= DATASET SECTION =
#####
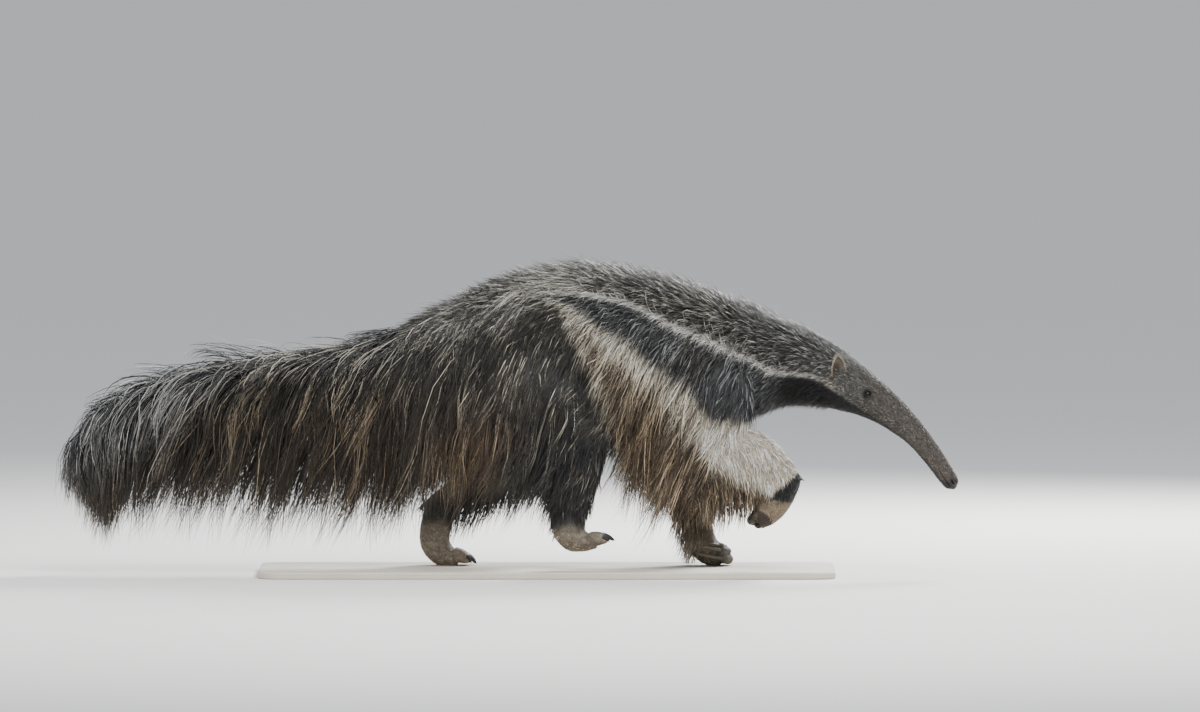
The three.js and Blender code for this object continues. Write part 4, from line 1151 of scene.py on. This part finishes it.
for side, seed, arc, middle_arc in TAIL_SIDES:
    rng = np.random.default_rng(seed)
    coat(f"coat_tail_{side}", [
        grow(hide, (1.4, 9.0), arc, 4040, TAIL_LIE, rng, **TAIL),
        grow(hide, (0.02, 1.4), arc, 1200, between(FAN_LIE, TAIL_LIE, 0, 1.4), rng, **TAIL),
        grow(hide, (0.02, 0.6), arc, 560, TIP_LIE, rng, **TAIL),
        grow(hide, (3.2, 8.6), middle_arc, 360, TAIL_LIE, rng, **STRAND),
    ])

# The rump: long dark hair that falls over the root of the tail and the thighs
RUMP_LIE = lie(
    [20, -76, 14, 18, 14, 0], [50, -84, 24, 17, 62, 10], [80, -74, 18, 14, 98, 22],
    [120, -42, 10, 10, 168, 24], [180, -32, 0, 5, 165, 20],
    rows=(8.4, 10.4, 11.4), scale=(1, 1, 0.8),
)
rng = np.random.default_rng(21)
coat("coat_rump", [
    grow(hide, (8.6, 11.5), arc, 2900, RUMP_LIE, rng, wide=2.3, **LONG) for arc in ((25, 180), (-180, -25))
])

# The back: coarse short hair that lies flat and back, and stands a little along the spine
BACK_LIE = lie(
    [0, -40, 0, 18, 0, 0], [40, -38, 4, 16, 3, 0], [80, -38, 8, 13, 14, 0],
    rows=(8.6, 10, 12, 16.4), scale=((1.35, 1, 1, 1, 1), (1.15, 1, 1, 1, 1), 1, (0.8, 1, 0.9, 1, 1)),
)
rng = np.random.default_rng(31)
coat("coat_back", [
    grow(hide, (8.8, 16.4), (-78, 78), 16400, BACK_LIE, rng, wide=1.6, follow=0.95, **SHORT)
])

# The flanks and belly: cream hair, lying back and down, that lengthens into a fringe
FLANK_LIE = lie(
    [55, -42, 8, 9, 14, 0], [80, -38, 10, 11, 44, 8], [105, -32, 8, 12, 88, 22], [130, -26, 6, 11, 110, 30],
    rows=(10.6, 12, 13, 13.6, 14.4, 16),
    scale=((0.8, 1, 1, 0.75, 0.8), (0.9, 1, 1, 0.8, 0.9), (1, 1, 1, 0.8, 1), (1, 1, 1, 1.35, 1),
           (1, 1, 1, 1.4, 0.8), 0.7),
)
FRINGE_LIE = lie(
    [105, -32, 8, 12, 92, 22], [130, -24, 6, 10, 125, 30], [180, -24, 0, 6, 110, 26],
    rows=(10.6, 11.6, 12.2, 13.0, 13.3, 13.7, 14.4, 16),
    scale=((0.8, 1, 1, 0.6, 0.8), (0.9, 1, 1, 0.35, 0.8), (1, 1, 1, 0.26, 0.8), (1, 1, 1, 0.32, 0.8),
           (1, 1, 1, 0.8, 1), (1, 1, 1, 1.4, 1), (1, 1, 1, 1.55, 0.8), 0.7),
)
FLANK = LONG | dict(wide=2.2, clump=9, follow=0.85, uneven=0.32)
rng = np.random.default_rng(41)
coat("coat_flanks", [
    grow(hide, (10.8, 16.2), (sign * low, sign * high), count, laid, rng, **FLANK)
    for sign in (1, -1)
    for low, high, count, laid in ((60, 112, 2300, FLANK_LIE), (112, 182, 2100, FRINGE_LIE))
])

# The neck: short hair combed back from the head
NECK_LIE = lie(
    [0, -32, 0, 16, 0, 0], [90, -30, 4, 11, 4, 0], [180, -30, 0, 9, 8, 0],
    rows=(15.6, 17, 18.2, 19.2, 19.8),
    scale=((1.1, 1, 1.05, 1, 1), (0.9, 1, 0.85, 1, 1), (0.7, 1, 0.6, 1, 1), (0.5, 1, 0.36, 1, 1),
           (0.4, 1, 0.22, 1, 1)),
)
NECK = SHORT | dict(wide=1.35, pull=0.2, sink=2, follow=0.9)
rng = np.random.default_rng(51)
coat("coat_neck", [grow(hide, (15.8, 19.7), ROUND, 11800, NECK_LIE, rng, **NECK)])

# The white line over the shoulder: short hair along the stripe's upper border
LINE_COUNT, LINE_ABOVE, LINE_WIDE, LINE_SPAN = 1200, 4, 3.2, (9.4, 17.6)
LINE_LIE = lie([0, -16, 0, 12, 2, 0], [180, -16, 0, 12, 2, 0],
               rows=(9, 15, 18), scale=((1, 1, 1.1, 1, 1), 1, (1, 1, 0.7, 1, 1)))
LINE = SINGLE | dict(wide=1.5, stray=5, follow=0.5, uneven=0.15, rise=0.6, bright=0.3)


def line_roots(sign, rng):
    """Roots along the line: even rows, each at the angle whose place is nearest to its height."""
    at = np.sort(rng.uniform(*LINE_SPAN, LINE_COUNT))
    angle = sign * np.radians(np.linspace(15, 120, 240))
    x, _, z = in_mm(on_tube(hide, at[:, None], angle[None]))
    level = np.interp(x, *STRIPE_TOP) + LINE_ABOVE + rng.normal(0, LINE_WIDE, LINE_COUNT)[:, None]
    return at, angle[np.abs(z - level).argmin(1)]


rng = np.random.default_rng(55)
coat("coat_line", [
    grow(hide, LINE_SPAN, ROUND, LINE_COUNT, LINE_LIE, rng, roots=line_roots(sign, rng), **LINE)
    for sign in SIDE_SIGN.values()
])

# The head: very short hair, shorter towards the nose, over the skin's own relief
HEAD_LIE = lie([0, -10, 0, 1.7, 0, 0], [180, -10, 0, 1.9, 0.5, 0],
               rows=(19.2, 20, 21, 23, 25.8), scale=((1.3, 1, 1.6, 1, 1), 1, 0.8, 0.6, 0.4))
HEAD = SINGLE | dict(wide=0.85, sink=0.5, stray=5, uneven=0.25, bands=0.7, over=relief)
rng = np.random.default_rng(61)
coat("coat_head", [grow(hide, (19.3, 25.7), ROUND, 13400, HEAD_LIE, rng, **HEAD)])

# The ears: pale hair round the rim, and short hair up the back. For each: its count, length in mm,
# dark and pale colours, how near to the rim it begins, how it leans up and away from the cup
EAR_HAIR = {
    "rim": (420, 7.5, (110, 101, 88), (182, 172, 154), (0.93, 1), 0.5, 0.8),
    "back": (420, 7.0, (56, 52, 48), (140, 132, 118), (0, 0.95), 0.9, 0.25),
}


def ear_hair(sign, where, rng):
    """Hairs on an ear's rim or back: each a line from the cup along up and away from its middle,
    length x share, with a little random lean. Returns what grow does."""
    count, long, dark, pale, out, upward, sideways = EAR_HAIR[where]
    rim = where == "rim"
    v = rng.uniform(0.22, 1, count)
    turn = rng.choice([-1, 1], count) * np.pi / 2 * rng.uniform(*out, count)
    root = ear_points(sign, v, turn, rng.uniform(0, 0.5, count) * rim)
    _, up, _, opening = ear_frame(sign)
    away = unit(root - ear_points(sign, 0 * v + 0.45, 0 * v, 0 * v) + opening * 0.004 * rim)
    lean = unit(up * upward + away * sideways + rng.normal(0, 0.16, (count, 3)))
    share = np.linspace(0, 1, 3)[None, :, None]
    length = long / 1000 * rng.uniform(0.6, 1.25, (count, 1, 1))
    path = root[:, None] + lean[:, None] * length * share + up * 0.0015 * share**2
    outward = np.broadcast_to(away[:, None], path.shape)
    points = locks(path, outward, rng.uniform(0.7, 1.2, count), rng)
    luck = (rng.uniform(0, 1, (count, 1, 1)) > 0.4) * np.ones((1, 7, 1))
    shade = linear(dark) + (linear(pale) - linear(dark)) * luck
    return points, shade, np.stack([v, turn / np.pi + 0.5], -1), 3


rng = np.random.default_rng(65)
coat("coat_ears", [
    ear_hair(sign, where, rng) for sign in SIDE_SIGN.values() for where in EAR_HAIR
])

# The hind legs: dark hair, long on the thighs and behind the shanks
THIGH_LIE = {
    "right": lie([0, 26, 8, 9, 46, 18], [90, 28, 14, 10, 76, 32], [180, 24, 0, 10, 100, 32]),
    "left": lie([0, 26, 8, 9, 104, 22], [90, 28, 14, 10, 84, 32], [180, 24, 0, 10, 100, 32]),
}
SHANK_LIE = {
    "right": lie([0, 26, 0, 6, 8, 2], [110, 26, 8, 8, 24, 6], [180, 22, 0, 10, 62, 12],
                 rows=(0.5, 3.2, 4.4), scale=(1.1, 0.8, 0.25)),
    "left": lie([0, 22, 0, 6, 74, 16], [110, 26, 8, 8, 34, 8], [180, 22, 0, 10, 40, 8],
                rows=(0.5, 3.4, 4.4), scale=(1.1, 0.9, 0.3)),
}
HIND = dict(wide=2.2, pull=0.65, stray=8, curl=0.07, follow=0.5, depth=0.35, vary=0.2)
LENGTH_COATS = ("thigh", (0.0, 3.6), 2150, THIGH_LIE), ("shank", (0.7, 4.9), 1600, SHANK_LIE)
rng = np.random.default_rng(71)
coat("coat_hind_legs", [
    grow(limbs[f"{part}_{side}"], span, ROUND, count, laid[side], rng, **HIND)
    for side in SIDE_SIGN
    for part, span, count, laid in LENGTH_COATS
])

# The fore legs: cream hair, long behind the arm and under the forearm, shorter on the shoulder
ARM_LIE = lie([0, 26, 8, 8, 20, 0], [90, 28, 12, 9, 52, 12], [180, 20, 0, 10, 112, 30])
SHOULDER_LIE = lie([0, 20, 4, 9, 10, 2], [90, 22, 6, 9, 16, 4], [180, 20, 0, 9, 20, 8])
ARM = dict(wide=2.0, clump=5, pull=0.5, stray=7, curl=0.05, kin=0.4, follow=0.8, bands=0.3)
rng = np.random.default_rng(81)
coat("coat_fore_legs", [
    grow(limbs[f"arm_{side}"], span, ROUND, count, laid, rng, **ARM)
    for side in SIDE_SIGN
    for span, count, laid in (((0.0, 3.9), 1500, ARM_LIE), ((0.0, 1.5), 450, SHOULDER_LIE))
])
FOREARM_LIE = {
    "left": lie([0, 20, 0, 7, 8, 0], [90, 20, 6, 8, 18, 4], [180, 18, 0, 9, 46, 10],
                rows=(0.5, 4.6), scale=(1.1, 0.9)),
    "right": lie([0, 18, 0, 5, 2, 0], [90, 18, 16, 6, 12, 4], [180, 15, 0, 7, 52, 10],
                 rows=(0.5, 4.8), scale=(1.1, 0.6)),
}
FOREARM = dict(steps=4, wide=1.7, clump=4, pull=0.4, curl=0.03, kin=0.3, follow=0.8, bands=0.3)
rng = np.random.default_rng(85)
coat("coat_forearms", [
    grow(limbs[f"forearm_{side}"], (0.9, 4.8), ROUND, 2500, FOREARM_LIE[side], rng, **FOREARM)
    for side in SIDE_SIGN
])

# The feet: short close hair down to the claws
FOOT_LIE = lie([0, 6, 0, 0.9, 0.3, 0], [180, 6, 0, 1.1, 0.8, 0])
rng = np.random.default_rng(91)
coat("coat_feet", [
    grow(rows, (0.8, len(rows) - 1.1), ROUND, 1100, FOOT_LIE, rng, wide=1.0, sink=0.6, **SINGLE)
    for rows in (limbs[name] for name in FEET)
])


# ---- Studio ----
# A plain pale floor under and behind the model, soft overhead and side light, and a long lens
# level with the animal's back, as the photograph was taken.

FLOOR_REACH = 300.0  # far enough for a level horizon
corners = np.array([[-1, -1, 0], [1, -1, 0], [1, 1, 0], [-1, 1, 0]]) * FLOOR_REACH
floor = add_piece("floor", corners + [0, 0, base_low[2]], np.array([[0, 1, 2, 3]]))
floor.data.materials.append(
    new_material("studio_floor", [], Roughness=0.9, Base_Color=(0.76, 0.74, 0.71, 1)))

world = bpy.data.worlds.new("studio")
world.use_nodes = True
world.node_tree.nodes["Background"].inputs["Color"].default_value = (0.86, 0.92, 1.0, 1)
world.node_tree.nodes["Background"].inputs["Strength"].default_value = 0.75
bpy.context.scene.world = world


def softbox(name, place, aim, size, power):
    """A square soft light at a place, its face turned to aim."""
    light = bpy.data.lights.new(name, "AREA")
    light.shape, light.size, light.energy = "SQUARE", size, power
    lamp = bpy.data.objects.new(name, light)
    lamp.location = place
    lamp.rotation_euler = (Vector(aim) - Vector(place)).to_track_quat("-Z", "Y").to_euler()
    bpy.context.scene.collection.objects.link(lamp)


softbox("key", (0.9, -2.6, 3.2), (0.1, 0, 0.35), 2.2, 165)
softbox("top", (-0.2, 0.6, 3.8), (0.1, 0, 0.3), 3.2, 90)
softbox("fill", (-3.2, -1.8, 1.6), (-0.2, 0, 0.3), 2.4, 30)
softbox("rim", (1.6, 2.4, 2.2), (0.5, 0, 0.35), 1.2, 260)

# The photograph's frame and the animal's zero in it, in pixels, of 2.05 mm each at the animal
FRAME, ZERO, PIXEL = (1200, 712), (513, 568.5), 0.00205
ELEVATION, DISTANCE, SENSOR = 2.4, 30.0, 36
view_middle = ORIGIN + [(FRAME[0] / 2 - ZERO[0]) * PIXEL, -0.03, (ZERO[1] - FRAME[1] / 2) * PIXEL]
back = np.array([0, -np.cos(np.radians(ELEVATION)), np.sin(np.radians(ELEVATION))])
lens = bpy.data.cameras.new("camera")
lens.sensor_width = SENSOR
lens.lens = SENSOR * DISTANCE / (FRAME[0] * PIXEL)
lens.clip_end = 1000
camera = bpy.data.objects.new("camera", lens)
camera.location = view_middle + back * DISTANCE
camera.rotation_euler = Vector(-back).to_track_quat("-Z", "Y").to_euler()
bpy.context.scene.collection.objects.link(camera)
bpy.context.scene.camera = camera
#####
= DIRECTIONS =
Pull out all lines of the data with the string "scene".

= FINAL ANSWER =
The three.js and Blender code for this object continues. Write part 4, from line 1151 of scene.py on. This part finishes it.
bpy.context.scene.world = world
    bpy.context.scene.collection.objects.link(lamp)
bpy.context.scene.collection.objects.link(camera)
bpy.context.scene.camera = camera